The history of grassroots banking politics has been overlooked and even denied. According to U.S. history textbooks, public interest in the money question was intense yet brief. During the 1896 presidential campaign, the standard story relates, the spellbinding oratory of William Jennings Bryan epitomized a singular moment when the public took note of financial policy, specifically the gold standard, and then forgot about it. But Bryan’s defeat in this election did not mark the end of mass involvement in banking and monetary issues. Rather, it was the beginning of a struggle between workers and farmers on one side and bankers on the other—a struggle that produced the framework of a new financial order.

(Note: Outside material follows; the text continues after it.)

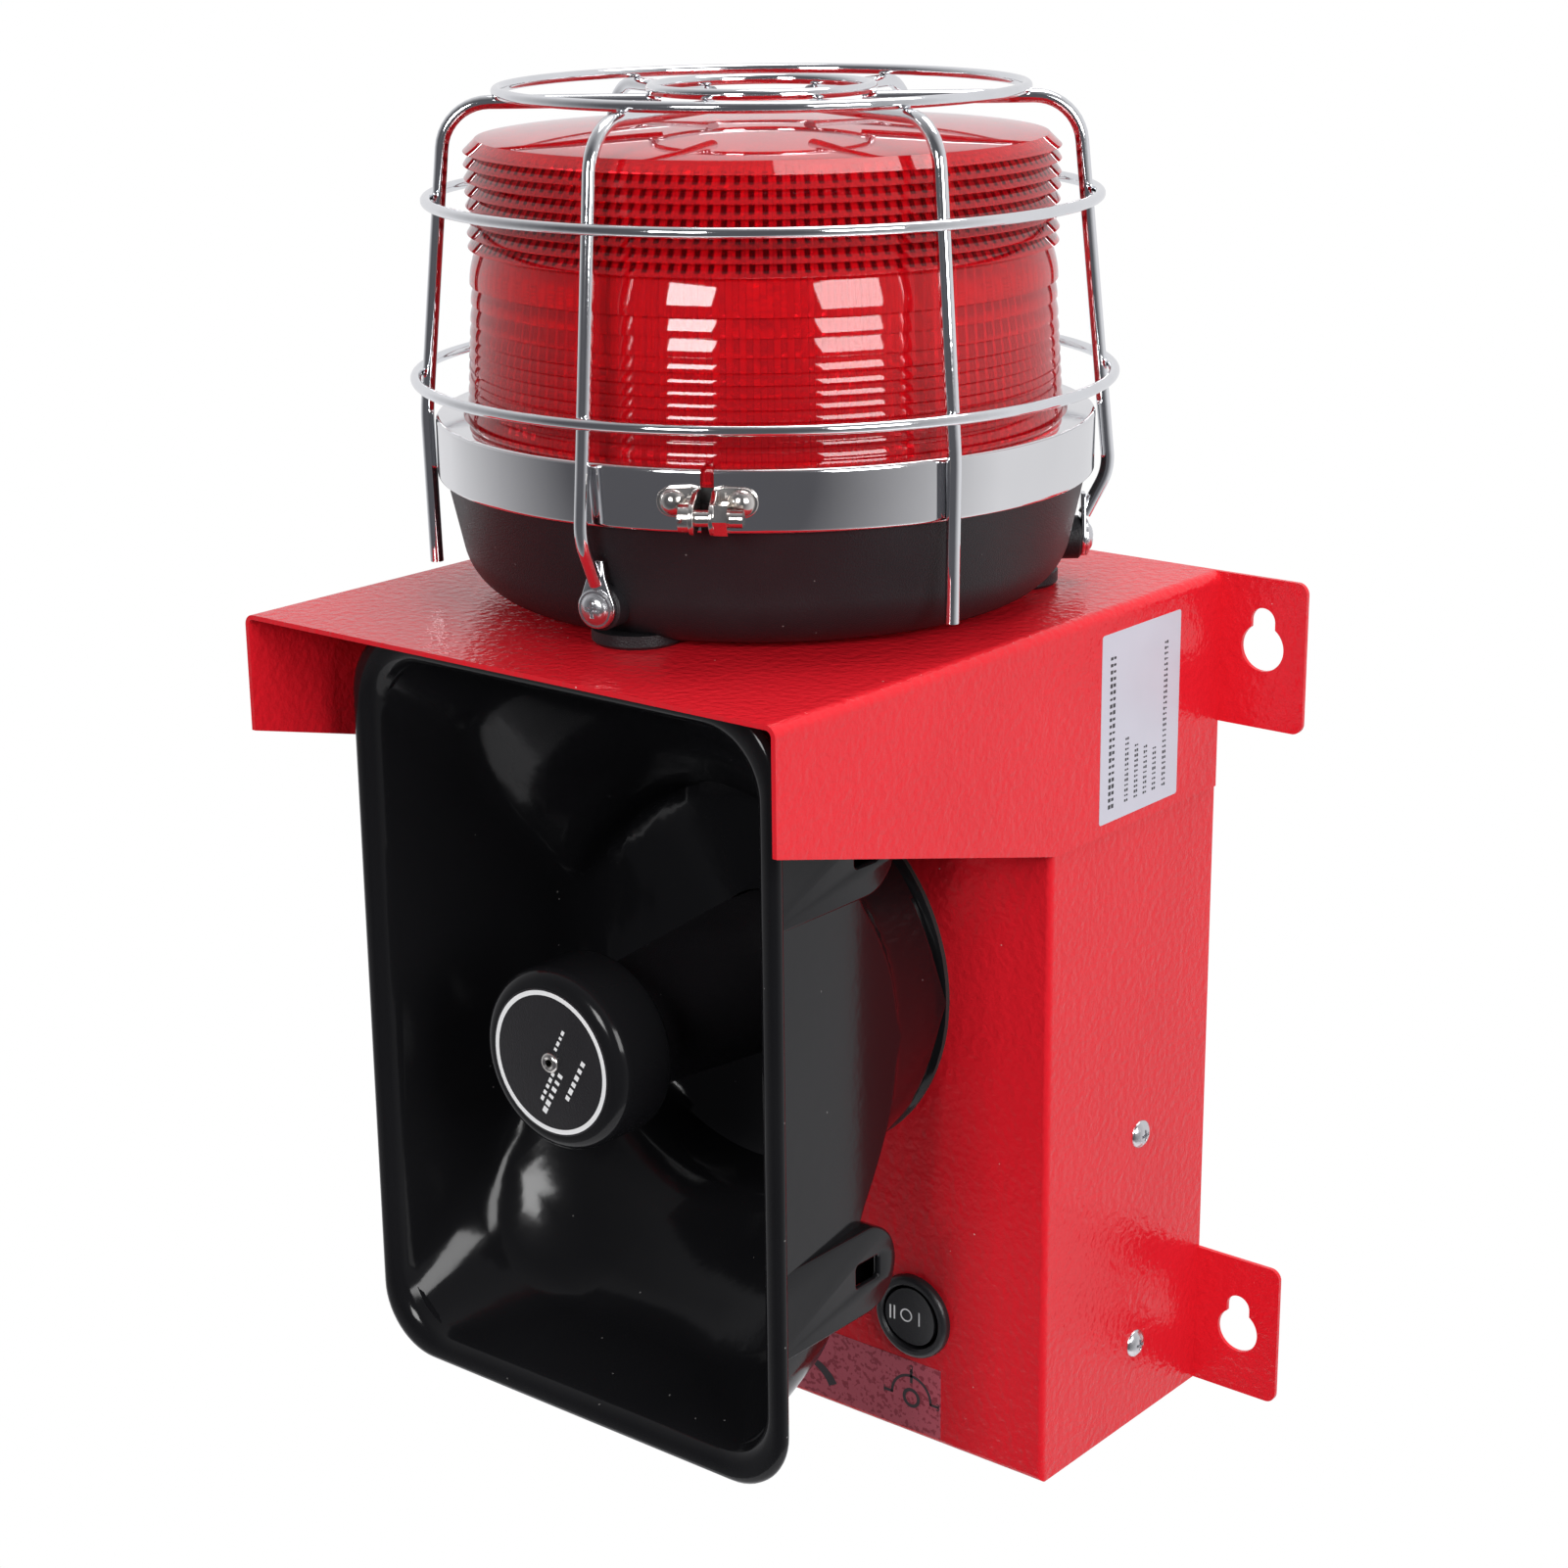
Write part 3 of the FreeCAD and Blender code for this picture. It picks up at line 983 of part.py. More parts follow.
def make_cage():
    def ring(name, radius, height):
        save(name, on_beacon(Part.makeTorus(radius, RING_WIRE, V(0, 0, height), V(0, 0, 1))))
    ring("cage_top_ring", *TOP_RING)
    ring("cage_eye_ring", EYE_RING_RADIUS, TOP_RING[1])
    ring("cage_mid_ring", *MID_RING)
    ring("cage_low_ring", *LOW_RING)
    inset = RING_WIRE + RIB_WIRE - WELD
    spoke = TOP_RING[1] - inset
    mid = (MID_RING[0] - inset, MID_RING[1])
    low = (LOW_RING[0] - inset, LOW_RING[1])
    lean = (low[0] - mid[0]) / (low[1] - mid[1])
    shoulder = (mid[0] + lean * (spoke - mid[1]), spoke)
    free_knee = (low[0] + lean * (band_top() - low[1]), band_top())
    under_band = BASE_FLANGE_BOTTOM - 3
    spade_knee = (low[0] + lean * (under_band - low[1]), under_band)
    spade = spade_inner()
    neck = (spade + SPADE_THICKNESS / 2 + 0.4, CAGE_SCREW_HEIGHT + 6)
    ribs = []
    for k in range(RIB_COUNT):
        angle = RIB_FIRST_ANGLE + k * RIB_STEP
        inner_end = (EYE_RING_RADIUS - 2.5, spoke)
        if k % 2:
            path = rounded_path([inner_end, shoulder, free_knee, (low[0] + 0.2, RIB_END_HEIGHT)],
                                [RIB_BEND, 60.0])
            rib = wire_rod(path, RIB_WIRE)
        else:
            path = rounded_path([inner_end, shoulder, spade_knee, neck], [RIB_BEND, 14.0])
            rib = wire_rod(path, RIB_WIRE)
            eye = rod(SPADE_RADIUS, (spade, 0, CAGE_SCREW_HEIGHT),
                      (spade + SPADE_THICKNESS, 0, CAGE_SCREW_HEIGHT))
            shank = block(spade, spade + SPADE_THICKNESS, -2.3, 2.3, CAGE_SCREW_HEIGHT,
                          CAGE_SCREW_HEIGHT + 9)
            rib = fused([rib, eye, shank])
            rib = rib.cut(rod(CAGE_SCREW_RADIUS + 0.3, (spade, 0, CAGE_SCREW_HEIGHT),
                              (spade + SPADE_THICKNESS, 0, CAGE_SCREW_HEIGHT)))
        ribs.append(on_beacon(rib, angle))
    save("cage_ribs", ribs)
    seat = spade + SPADE_THICKNESS
    screws = []
    for k in range(0, RIB_COUNT, 2):
        head = turned((0, 0), [(CAGE_SCREW_HEAD, 0), (CAGE_SCREW_HEAD, 0.7), (3.2, 0.9),
                               ((2.4, 2.0), (1.2, 2.4)), (0, 2.4)])
        cross = [block(-1.9, 1.9, -0.35, 0.35, 1.2, 3), block(-0.35, 0.35, -1.9, 1.9, 1.2, 3)]
        head = head.cut(Part.makeCompound(cross))
        head.rotate(V(0, 0, 0), V(0, 1, 0), 90)
        head.translate(V(seat, 0, CAGE_SCREW_HEIGHT))
        screw = fused([head, rod(CAGE_SCREW_RADIUS, (seat - 11, 0, CAGE_SCREW_HEIGHT),
                                 (seat, 0, CAGE_SCREW_HEIGHT))])
        screws.append(on_beacon(screw, RIB_FIRST_ANGLE + k * RIB_STEP))
    save("cage_screws", screws)


# ---------------------------------------------------------------- light column
def make_light_column():
    floor = FOOT_GAP + BASE_FLOOR
    across = 2 * COLUMN_FLAT
    top = floor + COLUMN_HEIGHT
    column = hex_bar(across, (0, 0, floor), (0, 0, top))
    column = column.cut(hex_bar(across - 2 * COLUMN_WALL, (0, 0, floor), (0, 0, top - 2)))
    flange_top = floor + COLUMN_FLANGE
    flange = tube(COLUMN_FLANGE_RADIUS, COLUMN_FLAT - COLUMN_WALL, (0, 0, floor), (0, 0, flange_top))
    screw_holes = []
    for angle in COLUMN_SCREW_ANGLES:
        a = math.radians(angle)
        x, y = COLUMN_SCREW_CIRCLE * math.cos(a), COLUMN_SCREW_CIRCLE * math.sin(a)
        screw_holes.append(rod(BOARD_HOLE_RADIUS, (x, y, floor), (x, y, flange_top)))
    column = fused([column, flange]).cut(Part.makeCompound(screw_holes))
    save("led_column", on_beacon(column))
    boards = []
    leds = []
    board_low = lens_flange_bottom() + 4
    board_high = top - 2
    step = (board_high - board_low) / LED_ROWS
    face = COLUMN_FLAT + BOARD_THICKNESS
    for k in range(6):
        angle = 60 * k + 30
        boards.append(on_beacon(block(COLUMN_FLAT, face, -10, 10, board_low, board_high), angle))
        for row in range(LED_ROWS):
            z = board_low + step * (row + 0.5)
            leds.append(on_beacon(block(face, face + LED_HEIGHT, -LED_SIZE / 2, LED_SIZE / 2,
                                        z - LED_SIZE / 2,
                                        z + LED_SIZE / 2), angle))
    save("led_boards", boards)
    save("leds", leds)


make_hood()
make_box_body()
make_back_plate()
make_inner_tray()
make_side_screws()
make_labels()
make_gland()
make_horn_bell()
make_tone_tube()
make_horn_cap()
make_horn_bolts()
make_driver()
make_switch()
save("control_nuts", [make_control("volume", VOLUME_X), make_control("tone", TONE_X)])
make_electronics()
make_beacon_base()
make_base_fixings()
make_lens()
make_clamp_band()
make_cage()
make_light_column()
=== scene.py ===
# %% [markdown]
# # Wall alarm siren
# A red sheet-steel box carries a black horn loudspeaker on its front and a
# caged red beacon on its top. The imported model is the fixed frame: every
# place below is read from it, and every Blender piece goes where it says.

# %% Load the frame
import bpy
import bmesh
import math
import numpy as np
from mathutils import Matrix, Vector


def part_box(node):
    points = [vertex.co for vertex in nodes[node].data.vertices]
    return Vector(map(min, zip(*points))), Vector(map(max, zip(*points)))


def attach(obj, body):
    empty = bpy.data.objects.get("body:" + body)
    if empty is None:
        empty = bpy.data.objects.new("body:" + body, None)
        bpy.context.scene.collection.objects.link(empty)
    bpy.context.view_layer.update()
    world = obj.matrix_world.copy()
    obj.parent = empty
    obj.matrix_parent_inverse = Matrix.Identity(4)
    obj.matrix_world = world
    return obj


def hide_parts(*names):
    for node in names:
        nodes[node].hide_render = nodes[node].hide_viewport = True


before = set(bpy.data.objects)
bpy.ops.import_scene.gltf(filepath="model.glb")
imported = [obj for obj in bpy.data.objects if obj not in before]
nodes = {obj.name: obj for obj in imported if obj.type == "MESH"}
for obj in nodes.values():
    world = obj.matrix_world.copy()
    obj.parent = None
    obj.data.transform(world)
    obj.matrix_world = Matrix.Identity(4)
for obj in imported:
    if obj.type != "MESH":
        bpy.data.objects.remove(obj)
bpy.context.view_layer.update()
scene = bpy.context.scene

# %% Places on the frame
MM = 0.001
cap_low, cap_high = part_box("horn_cap")
bell_low, bell_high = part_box("horn_bell")
lens_low, lens_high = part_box("lens")
HOOD_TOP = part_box("hood")[1].z
HORN_Z = (cap_low.z + cap_high.z) / 2
BEACON_Y = (lens_low.y + lens_high.y) / 2
BOX_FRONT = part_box("box_body")[0].y
print("horn axis height", round(HORN_Z, 4), "beacon axis", round(BEACON_Y, 4), "hood top",
      round(HOOD_TOP, 4))


def on_horn(points):
    """(across, up, forward from the wall) in millimetres, about the horn's axis."""
    p = np.asarray(points, float) * MM
    return np.column_stack([p[:, 0], -p[:, 2], p[:, 1] + HORN_Z])


def on_beacon(points, angle=0.0):
    """(outwards, sideways, above the hood) in millimetres, about the beacon's axis."""
    p = np.asarray(points, float) * MM
    c, s = math.cos(math.radians(angle)), math.sin(math.radians(angle))
    return np.column_stack([c * p[:, 0] - s * p[:, 1], s * p[:, 0] + c * p[:, 1] + BEACON_Y,
                            p[:, 2] + HOOD_TOP])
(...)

Leading bankers pushed for the Federal Reserve Act of 1913, which created the nation’s preeminent banking regulator.[3] Yet this law would have looked far different absent public influence. Importantly, while bankers wanted the central bank placed under their control, the negative public reaction to this proposed arrangement ensured government authority over the institution. Furthermore, farmers’ lobbying during the Federal Reserve debate won a commitment from President Woodrow Wilson to establish low-cost agricultural credit. The resulting Federal Farm Loan Act of 1916 presented a decisive break with laissez-faire economics and established the precursor of today’s Farm Credit System.[4]
In the wake of the financial crisis of 2007–08, the Banking Act of 1933, popularly known as “Glass-Steagall,” resurfaced from historical obscurity. The Clinton administration had nullified the law’s wall between commercial and investment banking, which many postmortems deem responsible for the “Great Recession.” The 1933 law enacted two critical reforms: the division of commercial and investment banking, which sought to safeguard savings and checking deposits from risky investments, and the establishment of a federal guarantee that depositors would be reimbursed in the event of a bank closure. Use of the title “Glass-Steagall” omits the influence of public opinion on the legislation while highlighting its southern Democrat congressional co-sponsors Representative Henry B. Steagall and his senior colleague Senator Carter Glass.[5] But the background of the two key features of the law reveals the significance of public influence over the era’s financial reforms.
While a broad swath of the public took an interest in questions of banking policy, farmers and workers throughout the nation were especially engaged with the issue, often channeling their advocacy through membership organizations. Convention resolutions and other policy statements regularly declared the positions of labor unions and farmer groups to politicians and the press. Elected officials also received a steady stream of mail from constituents—particularly working people—writing to urge changes to the banking system.